DATA LINES >>
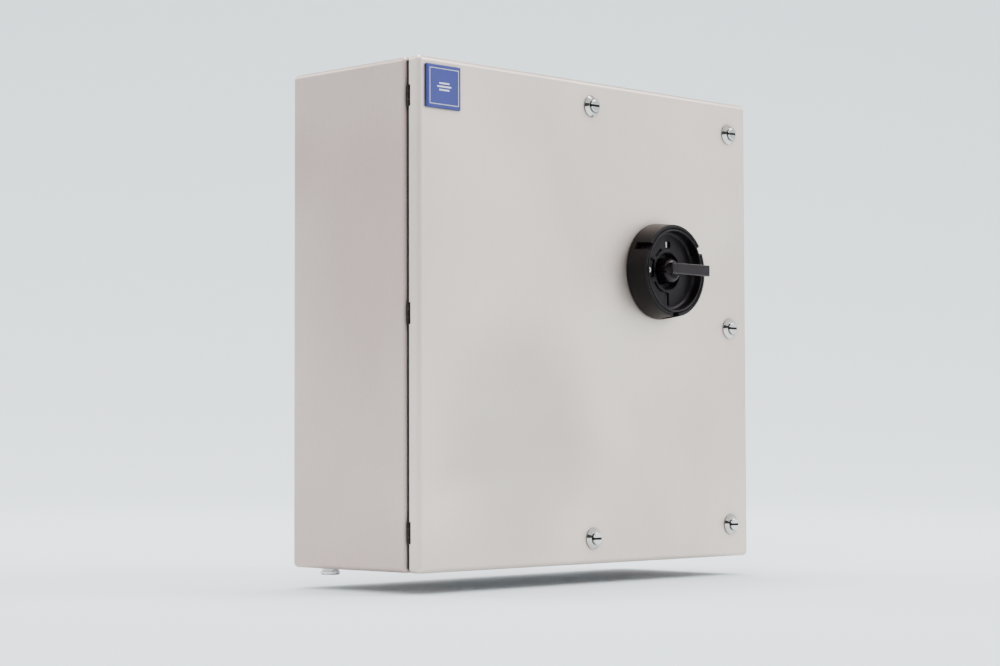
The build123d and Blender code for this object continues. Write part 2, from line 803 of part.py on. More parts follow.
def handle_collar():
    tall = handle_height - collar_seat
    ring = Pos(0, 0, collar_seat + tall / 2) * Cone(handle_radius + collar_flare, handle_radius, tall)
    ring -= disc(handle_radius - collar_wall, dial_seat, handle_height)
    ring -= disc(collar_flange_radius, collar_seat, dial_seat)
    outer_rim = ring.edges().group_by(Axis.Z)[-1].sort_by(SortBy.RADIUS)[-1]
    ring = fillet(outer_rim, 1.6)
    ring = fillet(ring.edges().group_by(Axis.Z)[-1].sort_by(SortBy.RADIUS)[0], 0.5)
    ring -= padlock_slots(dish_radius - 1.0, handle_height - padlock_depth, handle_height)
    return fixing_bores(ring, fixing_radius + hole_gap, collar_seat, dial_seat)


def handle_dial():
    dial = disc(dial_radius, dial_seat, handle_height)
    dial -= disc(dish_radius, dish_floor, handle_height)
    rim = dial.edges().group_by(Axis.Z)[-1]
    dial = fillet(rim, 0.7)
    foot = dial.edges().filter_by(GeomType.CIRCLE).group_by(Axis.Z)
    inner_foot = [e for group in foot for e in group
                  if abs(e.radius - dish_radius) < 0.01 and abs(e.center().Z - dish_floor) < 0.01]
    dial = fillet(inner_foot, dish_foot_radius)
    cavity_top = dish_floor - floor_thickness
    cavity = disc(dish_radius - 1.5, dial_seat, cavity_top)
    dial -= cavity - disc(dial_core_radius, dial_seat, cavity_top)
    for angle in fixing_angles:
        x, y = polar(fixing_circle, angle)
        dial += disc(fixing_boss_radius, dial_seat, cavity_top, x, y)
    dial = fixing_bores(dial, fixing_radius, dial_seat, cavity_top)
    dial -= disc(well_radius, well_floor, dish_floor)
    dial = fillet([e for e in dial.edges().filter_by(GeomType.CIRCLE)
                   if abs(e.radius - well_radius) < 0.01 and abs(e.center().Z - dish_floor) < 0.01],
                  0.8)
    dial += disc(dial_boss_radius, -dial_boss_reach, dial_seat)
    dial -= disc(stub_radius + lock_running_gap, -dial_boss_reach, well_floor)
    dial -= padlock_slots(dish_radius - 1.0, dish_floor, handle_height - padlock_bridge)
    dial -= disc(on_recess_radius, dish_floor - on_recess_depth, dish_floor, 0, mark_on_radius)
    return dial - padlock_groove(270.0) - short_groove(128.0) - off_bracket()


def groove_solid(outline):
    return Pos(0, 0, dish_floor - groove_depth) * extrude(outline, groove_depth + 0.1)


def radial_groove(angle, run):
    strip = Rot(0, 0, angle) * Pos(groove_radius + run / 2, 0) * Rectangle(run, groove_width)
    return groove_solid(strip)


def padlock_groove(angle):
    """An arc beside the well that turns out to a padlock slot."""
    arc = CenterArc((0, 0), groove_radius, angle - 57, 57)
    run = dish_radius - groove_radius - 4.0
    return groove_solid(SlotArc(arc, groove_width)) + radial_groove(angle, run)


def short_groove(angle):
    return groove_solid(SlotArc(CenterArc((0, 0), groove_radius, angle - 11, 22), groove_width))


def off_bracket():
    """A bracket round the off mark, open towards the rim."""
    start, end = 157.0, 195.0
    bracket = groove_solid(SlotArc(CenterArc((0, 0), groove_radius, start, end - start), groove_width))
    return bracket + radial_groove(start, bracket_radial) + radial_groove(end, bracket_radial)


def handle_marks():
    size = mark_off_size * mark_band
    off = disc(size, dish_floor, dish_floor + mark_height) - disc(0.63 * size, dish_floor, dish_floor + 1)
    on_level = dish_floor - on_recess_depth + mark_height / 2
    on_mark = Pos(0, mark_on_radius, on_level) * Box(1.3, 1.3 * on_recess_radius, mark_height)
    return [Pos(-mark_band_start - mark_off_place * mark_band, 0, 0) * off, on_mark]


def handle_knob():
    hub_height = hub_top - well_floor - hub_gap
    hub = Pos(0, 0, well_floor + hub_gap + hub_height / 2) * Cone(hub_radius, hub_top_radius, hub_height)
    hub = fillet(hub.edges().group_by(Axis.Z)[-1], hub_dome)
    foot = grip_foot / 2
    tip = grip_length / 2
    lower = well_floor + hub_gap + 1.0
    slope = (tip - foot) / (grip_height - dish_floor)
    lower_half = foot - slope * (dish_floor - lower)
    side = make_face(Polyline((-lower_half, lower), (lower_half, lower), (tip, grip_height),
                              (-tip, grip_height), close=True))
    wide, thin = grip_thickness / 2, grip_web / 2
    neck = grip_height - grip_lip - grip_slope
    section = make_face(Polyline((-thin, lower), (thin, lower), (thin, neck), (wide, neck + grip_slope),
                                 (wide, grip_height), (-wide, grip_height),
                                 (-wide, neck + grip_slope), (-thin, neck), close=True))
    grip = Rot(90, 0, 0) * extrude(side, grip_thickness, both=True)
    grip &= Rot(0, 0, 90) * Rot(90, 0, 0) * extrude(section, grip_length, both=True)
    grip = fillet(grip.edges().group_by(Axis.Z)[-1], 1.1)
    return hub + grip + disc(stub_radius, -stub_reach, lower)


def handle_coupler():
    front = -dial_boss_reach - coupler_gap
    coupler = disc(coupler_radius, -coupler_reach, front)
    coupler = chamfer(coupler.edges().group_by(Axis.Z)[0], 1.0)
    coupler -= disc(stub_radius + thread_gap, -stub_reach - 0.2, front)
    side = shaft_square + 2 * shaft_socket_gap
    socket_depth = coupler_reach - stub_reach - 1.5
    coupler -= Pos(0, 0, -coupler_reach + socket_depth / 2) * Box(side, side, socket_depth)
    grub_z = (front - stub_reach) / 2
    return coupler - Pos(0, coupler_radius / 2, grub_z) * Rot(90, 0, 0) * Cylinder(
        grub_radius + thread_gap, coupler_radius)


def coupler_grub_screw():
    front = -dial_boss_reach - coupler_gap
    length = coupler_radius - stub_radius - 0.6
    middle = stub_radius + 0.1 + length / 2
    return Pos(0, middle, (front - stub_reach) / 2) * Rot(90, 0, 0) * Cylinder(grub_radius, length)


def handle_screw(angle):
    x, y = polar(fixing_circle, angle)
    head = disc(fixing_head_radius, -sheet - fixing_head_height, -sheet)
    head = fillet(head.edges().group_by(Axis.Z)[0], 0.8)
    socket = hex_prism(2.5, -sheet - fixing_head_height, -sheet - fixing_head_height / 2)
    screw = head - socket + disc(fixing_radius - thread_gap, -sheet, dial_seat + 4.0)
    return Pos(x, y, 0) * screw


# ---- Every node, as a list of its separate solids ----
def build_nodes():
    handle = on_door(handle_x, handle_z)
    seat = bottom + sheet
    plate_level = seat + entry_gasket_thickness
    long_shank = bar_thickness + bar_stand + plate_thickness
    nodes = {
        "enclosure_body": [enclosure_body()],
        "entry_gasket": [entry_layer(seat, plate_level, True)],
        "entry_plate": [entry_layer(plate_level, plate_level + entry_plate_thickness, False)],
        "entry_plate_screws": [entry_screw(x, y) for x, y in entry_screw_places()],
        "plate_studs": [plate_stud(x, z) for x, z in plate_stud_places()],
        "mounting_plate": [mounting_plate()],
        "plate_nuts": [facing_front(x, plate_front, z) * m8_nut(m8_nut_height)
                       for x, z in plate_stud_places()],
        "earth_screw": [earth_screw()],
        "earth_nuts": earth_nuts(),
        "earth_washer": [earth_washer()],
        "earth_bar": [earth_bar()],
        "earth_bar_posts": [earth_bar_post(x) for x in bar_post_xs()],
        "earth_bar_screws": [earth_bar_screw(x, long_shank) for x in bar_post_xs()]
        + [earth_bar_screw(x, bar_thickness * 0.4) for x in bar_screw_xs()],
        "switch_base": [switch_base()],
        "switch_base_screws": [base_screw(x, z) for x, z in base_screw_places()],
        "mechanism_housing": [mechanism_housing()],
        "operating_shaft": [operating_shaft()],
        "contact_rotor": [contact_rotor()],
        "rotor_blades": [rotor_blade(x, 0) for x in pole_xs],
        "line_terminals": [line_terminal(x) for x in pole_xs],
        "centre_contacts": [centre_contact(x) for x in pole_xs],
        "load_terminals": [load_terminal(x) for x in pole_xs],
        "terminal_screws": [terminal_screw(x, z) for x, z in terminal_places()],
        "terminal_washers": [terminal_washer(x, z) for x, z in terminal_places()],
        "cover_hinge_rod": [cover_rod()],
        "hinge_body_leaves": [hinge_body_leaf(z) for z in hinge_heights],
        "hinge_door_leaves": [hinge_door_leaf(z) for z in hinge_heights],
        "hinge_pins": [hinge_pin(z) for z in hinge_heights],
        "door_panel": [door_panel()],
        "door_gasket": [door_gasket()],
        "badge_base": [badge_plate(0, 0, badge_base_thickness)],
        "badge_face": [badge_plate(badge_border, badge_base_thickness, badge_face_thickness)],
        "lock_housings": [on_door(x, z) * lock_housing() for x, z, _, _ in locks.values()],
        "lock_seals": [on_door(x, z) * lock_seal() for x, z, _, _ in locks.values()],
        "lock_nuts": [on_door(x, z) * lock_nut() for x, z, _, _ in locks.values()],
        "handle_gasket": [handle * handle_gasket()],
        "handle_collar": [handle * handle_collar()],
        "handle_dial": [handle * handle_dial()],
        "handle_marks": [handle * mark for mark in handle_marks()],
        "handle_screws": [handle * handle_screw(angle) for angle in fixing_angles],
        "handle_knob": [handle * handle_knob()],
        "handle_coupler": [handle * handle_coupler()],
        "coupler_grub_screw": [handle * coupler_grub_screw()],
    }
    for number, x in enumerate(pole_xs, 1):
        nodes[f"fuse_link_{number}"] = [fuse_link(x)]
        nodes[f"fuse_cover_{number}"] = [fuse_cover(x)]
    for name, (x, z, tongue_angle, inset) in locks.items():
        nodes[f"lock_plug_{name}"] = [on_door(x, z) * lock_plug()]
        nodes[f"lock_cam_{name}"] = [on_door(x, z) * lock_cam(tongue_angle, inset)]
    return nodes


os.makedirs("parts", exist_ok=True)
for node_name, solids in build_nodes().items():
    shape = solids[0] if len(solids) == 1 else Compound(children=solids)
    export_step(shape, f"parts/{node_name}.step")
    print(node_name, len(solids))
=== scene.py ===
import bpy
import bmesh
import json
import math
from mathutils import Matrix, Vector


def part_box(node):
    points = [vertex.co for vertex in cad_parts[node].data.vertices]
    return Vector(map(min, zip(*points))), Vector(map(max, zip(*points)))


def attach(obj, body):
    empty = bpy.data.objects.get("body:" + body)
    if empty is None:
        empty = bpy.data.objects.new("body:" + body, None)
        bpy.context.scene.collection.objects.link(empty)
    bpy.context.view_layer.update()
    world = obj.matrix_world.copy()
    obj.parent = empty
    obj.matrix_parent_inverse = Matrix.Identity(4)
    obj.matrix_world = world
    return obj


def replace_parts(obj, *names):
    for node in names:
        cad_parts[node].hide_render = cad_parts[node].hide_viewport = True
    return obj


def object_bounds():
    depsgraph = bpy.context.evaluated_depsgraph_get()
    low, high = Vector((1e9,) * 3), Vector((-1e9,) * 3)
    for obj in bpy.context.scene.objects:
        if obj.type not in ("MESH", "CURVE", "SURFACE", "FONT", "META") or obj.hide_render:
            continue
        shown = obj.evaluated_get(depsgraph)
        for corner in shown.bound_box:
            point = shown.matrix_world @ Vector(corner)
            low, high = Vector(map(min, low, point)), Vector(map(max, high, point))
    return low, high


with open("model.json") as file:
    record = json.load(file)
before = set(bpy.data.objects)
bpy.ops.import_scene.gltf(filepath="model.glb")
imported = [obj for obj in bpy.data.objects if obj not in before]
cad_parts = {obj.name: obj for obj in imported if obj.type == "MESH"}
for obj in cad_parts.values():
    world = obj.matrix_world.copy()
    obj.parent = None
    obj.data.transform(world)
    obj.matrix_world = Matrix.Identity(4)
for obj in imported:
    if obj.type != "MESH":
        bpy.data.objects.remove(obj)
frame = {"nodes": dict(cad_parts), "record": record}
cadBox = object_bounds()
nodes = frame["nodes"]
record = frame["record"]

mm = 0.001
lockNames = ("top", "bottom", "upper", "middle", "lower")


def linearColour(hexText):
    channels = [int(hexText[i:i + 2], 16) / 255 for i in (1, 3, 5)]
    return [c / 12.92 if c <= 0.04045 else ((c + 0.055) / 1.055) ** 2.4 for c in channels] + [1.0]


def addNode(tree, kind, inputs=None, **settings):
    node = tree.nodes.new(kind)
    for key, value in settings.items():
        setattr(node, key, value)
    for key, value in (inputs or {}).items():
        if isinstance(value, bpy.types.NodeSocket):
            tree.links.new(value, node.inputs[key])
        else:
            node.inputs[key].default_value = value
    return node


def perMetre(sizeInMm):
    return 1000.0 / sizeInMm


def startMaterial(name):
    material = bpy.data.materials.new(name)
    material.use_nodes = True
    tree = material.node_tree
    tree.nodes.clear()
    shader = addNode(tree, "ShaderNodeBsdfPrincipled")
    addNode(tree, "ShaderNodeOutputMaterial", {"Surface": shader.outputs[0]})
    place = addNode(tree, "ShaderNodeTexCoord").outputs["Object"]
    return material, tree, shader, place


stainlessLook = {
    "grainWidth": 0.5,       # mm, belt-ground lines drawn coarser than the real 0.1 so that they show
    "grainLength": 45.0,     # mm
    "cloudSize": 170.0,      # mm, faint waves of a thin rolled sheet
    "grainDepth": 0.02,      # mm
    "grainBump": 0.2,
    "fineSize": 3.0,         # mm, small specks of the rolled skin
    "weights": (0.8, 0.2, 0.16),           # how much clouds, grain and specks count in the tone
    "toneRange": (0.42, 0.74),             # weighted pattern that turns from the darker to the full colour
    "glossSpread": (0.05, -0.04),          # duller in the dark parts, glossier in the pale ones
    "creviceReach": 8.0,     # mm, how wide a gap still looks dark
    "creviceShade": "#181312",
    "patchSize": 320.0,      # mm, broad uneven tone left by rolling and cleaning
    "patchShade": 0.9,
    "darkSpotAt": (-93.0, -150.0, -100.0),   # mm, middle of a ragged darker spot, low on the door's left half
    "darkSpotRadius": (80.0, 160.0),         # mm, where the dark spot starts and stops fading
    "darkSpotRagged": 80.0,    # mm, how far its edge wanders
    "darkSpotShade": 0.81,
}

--

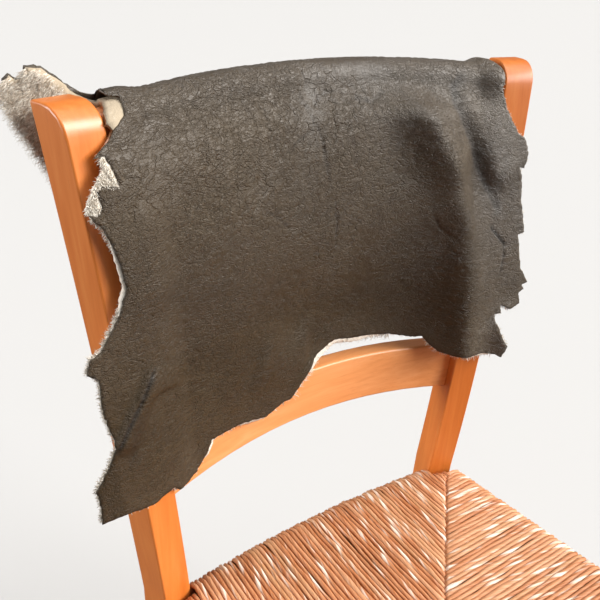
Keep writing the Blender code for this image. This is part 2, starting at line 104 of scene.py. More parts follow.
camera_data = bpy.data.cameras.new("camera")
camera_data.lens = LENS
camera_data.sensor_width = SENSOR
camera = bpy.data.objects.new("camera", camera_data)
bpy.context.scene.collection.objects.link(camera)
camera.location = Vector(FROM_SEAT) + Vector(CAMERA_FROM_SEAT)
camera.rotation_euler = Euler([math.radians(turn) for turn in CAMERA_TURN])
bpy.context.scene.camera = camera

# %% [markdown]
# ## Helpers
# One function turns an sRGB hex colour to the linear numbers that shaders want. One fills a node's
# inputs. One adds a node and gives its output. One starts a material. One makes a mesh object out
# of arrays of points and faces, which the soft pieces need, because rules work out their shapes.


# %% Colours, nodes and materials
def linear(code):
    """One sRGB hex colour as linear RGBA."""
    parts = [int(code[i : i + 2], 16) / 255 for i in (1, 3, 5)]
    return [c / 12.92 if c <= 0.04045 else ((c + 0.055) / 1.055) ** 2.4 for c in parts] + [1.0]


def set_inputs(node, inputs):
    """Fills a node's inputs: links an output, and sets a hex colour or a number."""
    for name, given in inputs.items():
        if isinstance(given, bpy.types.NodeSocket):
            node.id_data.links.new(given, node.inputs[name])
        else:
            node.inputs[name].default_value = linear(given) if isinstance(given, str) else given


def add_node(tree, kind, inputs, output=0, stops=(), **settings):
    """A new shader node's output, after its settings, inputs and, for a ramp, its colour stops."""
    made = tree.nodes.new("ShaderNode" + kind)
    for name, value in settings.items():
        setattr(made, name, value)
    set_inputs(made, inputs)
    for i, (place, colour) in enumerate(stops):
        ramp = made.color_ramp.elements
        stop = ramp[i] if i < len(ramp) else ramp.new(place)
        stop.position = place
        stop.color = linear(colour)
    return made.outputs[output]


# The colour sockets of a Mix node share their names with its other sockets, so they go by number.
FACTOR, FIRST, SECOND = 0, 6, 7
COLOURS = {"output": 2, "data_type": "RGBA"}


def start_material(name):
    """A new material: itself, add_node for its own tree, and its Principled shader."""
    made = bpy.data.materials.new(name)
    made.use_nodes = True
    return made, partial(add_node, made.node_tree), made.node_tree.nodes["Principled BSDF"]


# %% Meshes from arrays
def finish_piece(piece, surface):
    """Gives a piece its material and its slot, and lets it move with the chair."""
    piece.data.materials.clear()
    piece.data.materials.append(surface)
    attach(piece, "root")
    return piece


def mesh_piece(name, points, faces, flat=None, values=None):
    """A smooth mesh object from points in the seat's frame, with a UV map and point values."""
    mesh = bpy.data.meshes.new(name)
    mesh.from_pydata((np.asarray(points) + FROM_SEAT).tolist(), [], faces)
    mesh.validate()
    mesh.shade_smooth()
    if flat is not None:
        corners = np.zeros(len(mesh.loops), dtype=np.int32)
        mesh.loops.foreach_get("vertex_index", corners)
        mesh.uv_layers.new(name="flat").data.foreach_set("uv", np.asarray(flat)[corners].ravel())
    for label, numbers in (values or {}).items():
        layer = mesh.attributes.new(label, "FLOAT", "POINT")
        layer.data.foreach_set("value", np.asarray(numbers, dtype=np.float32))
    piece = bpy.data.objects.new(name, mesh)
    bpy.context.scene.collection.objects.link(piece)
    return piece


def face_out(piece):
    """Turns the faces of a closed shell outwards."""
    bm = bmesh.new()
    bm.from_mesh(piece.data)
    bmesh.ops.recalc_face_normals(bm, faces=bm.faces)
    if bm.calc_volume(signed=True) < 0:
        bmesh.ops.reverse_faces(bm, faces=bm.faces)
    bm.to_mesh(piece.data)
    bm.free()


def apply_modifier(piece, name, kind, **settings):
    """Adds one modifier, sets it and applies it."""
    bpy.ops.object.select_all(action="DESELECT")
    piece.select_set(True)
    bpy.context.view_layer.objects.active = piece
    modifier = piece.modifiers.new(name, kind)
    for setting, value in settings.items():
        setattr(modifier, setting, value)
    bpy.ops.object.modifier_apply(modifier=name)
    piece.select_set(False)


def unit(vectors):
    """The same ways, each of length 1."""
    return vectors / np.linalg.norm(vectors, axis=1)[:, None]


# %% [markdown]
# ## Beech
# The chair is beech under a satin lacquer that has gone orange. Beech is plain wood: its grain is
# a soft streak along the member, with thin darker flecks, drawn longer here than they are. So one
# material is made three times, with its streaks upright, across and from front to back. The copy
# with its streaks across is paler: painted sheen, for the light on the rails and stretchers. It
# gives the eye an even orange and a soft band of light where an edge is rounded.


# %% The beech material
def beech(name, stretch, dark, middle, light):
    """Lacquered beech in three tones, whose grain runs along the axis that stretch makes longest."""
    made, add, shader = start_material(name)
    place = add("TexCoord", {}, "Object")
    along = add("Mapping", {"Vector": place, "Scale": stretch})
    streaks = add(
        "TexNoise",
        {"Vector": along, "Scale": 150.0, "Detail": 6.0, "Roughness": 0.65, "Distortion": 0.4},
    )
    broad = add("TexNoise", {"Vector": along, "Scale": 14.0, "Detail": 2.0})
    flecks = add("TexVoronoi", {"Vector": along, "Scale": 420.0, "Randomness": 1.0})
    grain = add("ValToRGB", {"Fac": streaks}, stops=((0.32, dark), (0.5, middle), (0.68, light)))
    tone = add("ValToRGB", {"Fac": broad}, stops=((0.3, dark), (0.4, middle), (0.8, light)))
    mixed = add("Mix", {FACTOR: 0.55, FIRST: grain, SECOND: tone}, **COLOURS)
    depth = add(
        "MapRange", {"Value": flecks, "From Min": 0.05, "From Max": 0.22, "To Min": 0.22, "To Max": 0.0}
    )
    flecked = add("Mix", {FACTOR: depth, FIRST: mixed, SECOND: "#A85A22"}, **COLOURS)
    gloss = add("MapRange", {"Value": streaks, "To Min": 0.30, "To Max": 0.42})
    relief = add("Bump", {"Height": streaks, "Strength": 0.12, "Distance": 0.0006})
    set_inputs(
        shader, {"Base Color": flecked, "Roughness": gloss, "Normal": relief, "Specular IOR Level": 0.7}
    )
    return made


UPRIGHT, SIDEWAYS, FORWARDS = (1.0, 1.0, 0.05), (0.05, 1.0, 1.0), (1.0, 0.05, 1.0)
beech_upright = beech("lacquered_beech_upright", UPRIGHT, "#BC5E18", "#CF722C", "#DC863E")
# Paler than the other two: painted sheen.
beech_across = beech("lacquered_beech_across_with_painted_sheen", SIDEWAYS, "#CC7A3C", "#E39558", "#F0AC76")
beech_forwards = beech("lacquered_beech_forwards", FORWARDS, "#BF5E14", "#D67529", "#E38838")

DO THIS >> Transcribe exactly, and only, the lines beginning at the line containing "for name, (x, z, tongue_angle, inset)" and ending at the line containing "if empty is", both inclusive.

WORKED ANSWER >>
    for name, (x, z, tongue_angle, inset) in locks.items():
        nodes[f"lock_plug_{name}"] = [on_door(x, z) * lock_plug()]
        nodes[f"lock_cam_{name}"] = [on_door(x, z) * lock_cam(tongue_angle, inset)]
    return nodes


os.makedirs("parts", exist_ok=True)
for node_name, solids in build_nodes().items():
    shape = solids[0] if len(solids) == 1 else Compound(children=solids)
    export_step(shape, f"parts/{node_name}.step")
    print(node_name, len(solids))
=== scene.py ===
import bpy
import bmesh
import json
import math
from mathutils import Matrix, Vector


def part_box(node):
    points = [vertex.co for vertex in cad_parts[node].data.vertices]
    return Vector(map(min, zip(*points))), Vector(map(max, zip(*points)))


def attach(obj, body):
    empty = bpy.data.objects.get("body:" + body)
    if empty is None:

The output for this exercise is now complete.